The Court is aware of the indication, by dicta in Rock-Hill-Uris, Inc. v. McLeod, 236 F. Supp. 395, aff'd 344 F.2d 697 (2d Cir.) to the effect that coercive recognitional picketing could be employed under certain conditions, by a union which could not be certified. This is the issue which the Board in the instant case, has before it for decision. A refusal to issue the provisional relief requested herein would grant to a disqualified union greater freedom of action to picket than Congress has permitted to those unions clearly qualified to have a certification election. N.L.R.B. v. Local 542, International Union of Operating Engineers, 3 Cir., 331 F.2d 99, 106, 107.
Based upon the foregoing findings, an injunction will issue forthwith as requested by the petition of the Regional Director. Settle Order on two days notice.

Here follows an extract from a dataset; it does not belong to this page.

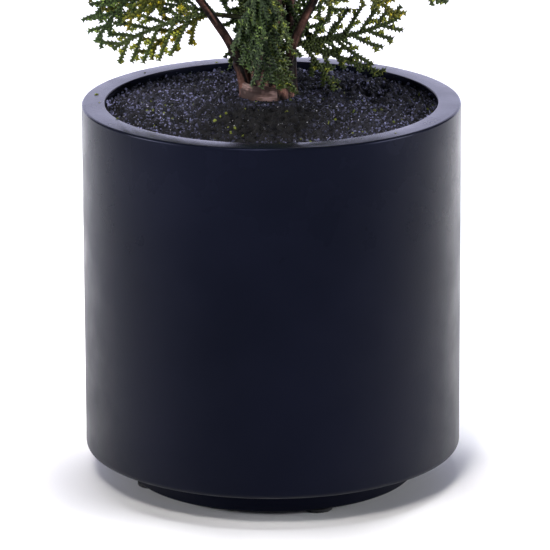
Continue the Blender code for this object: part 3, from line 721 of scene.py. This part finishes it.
def blade(root, ahead, side, length, reach, droop, grow=0.0):
    # a spray's outline as a coarse toothed blade with alternate lobes, to test for room
    spacing = (length - 0.004) / 3
    ribs, ways = [root + ahead * 0.004], [ahead]
    for _ in range(3):
        ways.append((ways[-1] + Vector((0, 0, -droop / 3))).normalized())
        ribs.append(ribs[-1] + ways[-1] * spacing)
    vertices, across, faces = [root - ahead * grow, ribs[-1] + ways[-1] * grow], [], []
    for number in range(3):
        across.append((side - ways[number] * side.dot(ways[number])).normalized())
        half = 0.0016 * (1 - 0.4 * number / 3) + grow
        up = ways[number].cross(across[number])
        vertices += [ribs[number] + up * half, ribs[number] - up * half]
    for hand, footAt, notchAt in ((1, 0.3, 0.85), (-1, 0.7, 1.05)):
        notch = 0
        for number in range(3):
            out = across[number] * hand
            rib = ribs[number + 1] - ribs[number]
            longest = reach * between(((0.0, 0.70), (0.3, 1.0), (1.0, 0.35)), (number + footAt) / 3) + grow
            slant = ways[number] * math.cos(math.radians(50)) + out * math.sin(math.radians(50))
            tip, lastNotch, notch = len(vertices), notch, 1
            vertices.append(ribs[number] + rib * footAt + slant * longest)
            if number < 2:
                notch = len(vertices)
                vertices.append(ribs[number] + rib * notchAt + out * (reach * 0.12 + grow))
            for ridge in (2, 3):
                foot = ridge + 2 * number
                faces += [(foot, lastNotch, tip), (foot, tip, notch)]
                if number < 2:
                    faces.append((foot, notch, foot + 2))
    return vertices, faces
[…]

Respondent, at the very least, is entitled to an opportunity for a prompt appearance before an Examiner of the Board, and that the matter be expedited so that a final determination can be made by the Board. Accordingly, the Order shall provide that if the charges are not expeditiously processed before the Examiner with reasonable speed, having regard to the existence of the injunction, then respondent, if so advised, may move on notice for an Order vacating, modifying or terminating the injunctive provisions.